Ma allora chi paga? Chi deve risarcirci dei guai che hanno investito il Monte dei Paschi? Son due tra le molte domande che un’indignata opinione pubblica formula con amaro stupore dopo la sentenza assolutoria emessa in sede di appello dalla terza sezione penale del Tribunale di Firenze. Ribaltando quanto deciso in primo grado si è giunti ad una piena assoluzione dei tre imputati.
Non ci fu, dunque, alcuna manovra di occultamento nei confronti degli ispettori di una Vigilanza di Bankitalia quanto meno distratta o superficiale. E non si potrà più parlare di una folgorante “scoperta” nell’ottobre 2012 del “mandate agreement” col quale si affidava a Nomura la ristrutturazione del chiacchieratissimo derivato Alexandria. Da documenti quali il “Deed of Amendment” ben noti alla Vigilanza era evincibile o sospettabile la sciagurata operazione architettata. Di fronte ad un colpo di scena non sorprendente viene da fare due riflessioni.
I meccanismi di controllo non hanno funzionato a dovere. Anche in seno alla Commissione bicamerale d’inchiesta quanto detto da Corrado Barbagallo, capo della Vigilanza, su Mps non aveva affatto convinto. Era stato abbastanza elusivo sulle modalità di esame seguite dai suoi uomini. Bankitalia è sembrata più disposta a tollerare una strategia – uno stratagemma – i cui rischi non erano misteriosi che rigorosa garante di trasparenza e solidità. È indubbio che il tema della Vigilanza bancaria andrà approfondito e rivisto anche in chiave europea.
L’altra considerazione da mettere in risalto è tutta politica. Si può convenire a fil di logica giuridica che i problemi insorti con le spregiudicate iniziative di Mps e dell’accondiscendente Fondazione riguardano essenzialmente problematiche gestionali da giudicare secondo un’ottica civilistica, ma resta interamente in piedi la dimensione politica del caso. E ciò vale anche per il processo già aperto a Milano – prossima udienza il 14 dicembre – che registra come capi d’accusa il falso in bilancio e la manipolazione del mercato nell’acquisto di parte di Antonveneta. Affidare al potere giudiziario e a sottili ragionamenti normativi i compiti propri dell’analisi politica e delle azioni ad essa attinenti è un errore madornale. Commesso dai blogger più incarogniti e praticato con ostinazione da chi ha creduto e crede che la via d’uscita da crisi che hanno seminato dolore e rabbia sia tutta o in prevalenza giuridicistica. Le sentenze dei Tribunali – discutibili come ogni atto umano – continueranno ad essere pronunciate con il solito andamento ondulatorio.

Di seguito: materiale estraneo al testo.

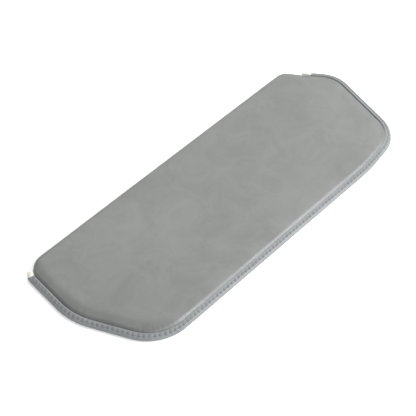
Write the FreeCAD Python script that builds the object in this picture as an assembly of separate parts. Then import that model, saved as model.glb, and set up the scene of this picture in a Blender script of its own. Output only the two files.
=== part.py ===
import FreeCAD, Part
import math
import os

# Chair armrest pad: a thin upholstered pad on a plywood base.
# Frame: X runs along the pad, +Y points to the plain long side, Z is up.
# The origin is the middle of the pad's outline, on the plane that it rests on.
# All sizes are in millimetres.

Vector = FreeCAD.Vector
UP = Vector(0, 0, 1)

# Outline of the padded panel, a hexagon with rounded corners, before centring.
PLAIN_RIGHT_X = 126.2
PLAIN_LEFT_X = -136.7
PLAIN_Y = 53.9
POINT_LEFT_X = -142.8
POINT_LEFT_Y = 0.7
NEAR_LEFT_X = -118.5
NEAR_LEFT_Y = -54.4
NEAR_BEND_X = 92.3
NEAR_BEND_Y = -55.0
NEAR_RIGHT_X = 131.2
NEAR_RIGHT_Y = -49.5
POINT_RIGHT_X = 150.5
POINT_RIGHT_Y = 20.0
PLAIN_RIGHT_R = 9.9
PLAIN_LEFT_R = 14.0
POINT_LEFT_R = 48.1
NEAR_LEFT_R = 29.6
NEAR_BEND_R = 110.0
NEAR_RIGHT_R = 26.0
POINT_RIGHT_R = 21.1

# Heights and thicknesses of the layers, from the resting plane up.
LINING_T = 0.4
LEATHER_T = 0.9
BOARD_T = 3.0
SHOULDER_Z = 5.8
CROWN_Z = 7.4
SHOULDER_R = 3.2
UNDER_R = 2.0
FIT_GAP = 0.3
MARGIN_W = 8.5
MARGIN_Z = LINING_T + LEATHER_T
BOARD_Z = LINING_T + BOARD_T
BOARD_INSET = 2.6
FOAM_SKIRT_Z = 1.9
COVER_SKIRT_Z = 2.2

# Edge band: leather over a soft core, on three sides of the panel.
# Its section is given as (distance out from the panel, height).
BAND_REACH = 5.1
BAND_GROOVE = (FIT_GAP, 3.75)
BAND_CREST_MID = (0.85, 4.18)
BAND_CREST_END = (1.6, 4.15)
BAND_FACET_END = (4.4, 2.9)
BAND_SIDE_MID = (4.88, 2.47)
BAND_SIDE_TOP = (BAND_REACH, 1.95)
BAND_SIDE_LOW = (BAND_REACH, 1.45)
BAND_BASE_MID = (4.8, 0.72)
BAND_BASE = (4.1, LINING_T)
BAND_SEAM_LOW_Z = 1.7
BAND_START_LEFT = 9.8
BAND_START_RIGHT = 23.0

# Core of the edge band, one leather thickness inside its outer line.
CORE_IN = FIT_GAP + LEATHER_T
CORE_TOP_IN = (CORE_IN, 3.2)
CORE_CREST = (1.5, 3.2)
CORE_FACET_END = (3.9, 2.15)
CORE_SIDE_MID = (4.12, 2.02)
CORE_SIDE_TOP = (BAND_REACH - LEATHER_T, 1.85)
CORE_SIDE_LOW = (BAND_REACH - LEATHER_T, 1.65)
CORE_BASE_MID = (4.1, 1.4)
CORE_BASE = (3.85, MARGIN_Z)
CORE_BASE_IN = (CORE_IN, MARGIN_Z)
TAB_LEFT = 4.2
TAB_RIGHT = 6.5

# Topstitching on the band's sloping facet.
STITCH_PITCH = 3.53
STITCH_LENGTH = 2.7
STITCH_W = 0.5
STITCH_T = 0.3
STITCH_OUT = 2.85
STITCH_END_GAP = 2.0
STITCH_LIFT = 0.04

# Thread that lies in the seam between the cover and the band.
SEAM_OUT = 0.03
SEAM_Z = 2.8
SEAM_W = 0.24
SEAM_H = 0.3
SEAM_END_GAP = 1.0

# T-nuts pressed into the base board from above.
NUT_SPACING_X = 120.0
NUT_SPACING_Y = 45.0
NUT_BORE_R = 2.5
NUT_BARREL_R = 3.6
NUT_FLANGE_R = 8.5
NUT_FLANGE_T = 0.8
NUT_PRONG_R = 7.0
NUT_PRONG_W = 2.0
NUT_PRONG_T = 0.8
NUT_PRONG_L = 2.2
NUT_PRONGS = 4
LINING_HOLE_R = 5.0

# Staples through the lining and the turned-in leather into the board.
LINING_INSET = 5.0
STAPLE_INSET = 6.8
STAPLE_COUNT = 18
STAPLE_CROWN = 10.0
STAPLE_W = 1.2
STAPLE_T = 0.4
STAPLE_LEG = 2.6

# Room around the model for the cutting blocks.
CLEAR = 20.0


def outline_corners():
    """Panel corners anticlockwise from the plain side's right end, with radii."""
    return [
        (PLAIN_RIGHT_X, PLAIN_Y, PLAIN_RIGHT_R),
        (PLAIN_LEFT_X, PLAIN_Y, PLAIN_LEFT_R),
        (POINT_LEFT_X, POINT_LEFT_Y, POINT_LEFT_R),
        (NEAR_LEFT_X, NEAR_LEFT_Y, NEAR_LEFT_R),
        (NEAR_BEND_X, NEAR_BEND_Y, NEAR_BEND_R),
        (NEAR_RIGHT_X, NEAR_RIGHT_Y, NEAR_RIGHT_R),
        (POINT_RIGHT_X, POINT_RIGHT_Y, POINT_RIGHT_R),
    ]


def outward(start, end):
    """Unit normal that points out of the anticlockwise outline's edge."""
    along = (end - start).normalize()
    return Vector(along.y, -along.x, 0)


def offset_corners(offset):
    """Corner points and radii of the outline moved outward by offset."""
    corners = outline_corners()
    count = len(corners)
    points = [Vector(x, y, 0) for x, y, _ in corners]
    moved = []
    for i in range(count):
        before = outward(points[i - 1], points[i])
        after = outward(points[i], points[(i + 1) % count])
        shift = (before + after) * (offset / (1 + before.dot(after)))
        moved.append((points[i] + shift, corners[i][2] + offset))
    return moved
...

Chi esercita funzioni politiche deve rispettare gli ambiti di autonomia di un sistema che ha bisogno di radicali riforme. Deve promuovere un ceto dirigente capace di riguadagnare la fiducia perduta. Ma si tenga ben presente che anche le scelte che investono credito e finanza sono frutto di visioni politiche. Chi ha commesso errori tanto sconvolgenti e provocato danni irreversibili ha responsabilità ineludibili. Gli strumenti che ha l’opinione pubblica, abbagliata da inarginabili false notizie e sedotta da sbrigative accuse giustizialistiche, sono il voto e un ritrovato impegno di razionale e onesta partecipazione nella definizione degli orientamenti da osservare nel governo della cosa pubblica.
Il monito riguarda tutti gli attori in campo, chi più chi un po’ meno. Nessuno si rifugi nel limbo delle buone intenzioni o sbandieri una sentenza per dire: io non c’entro.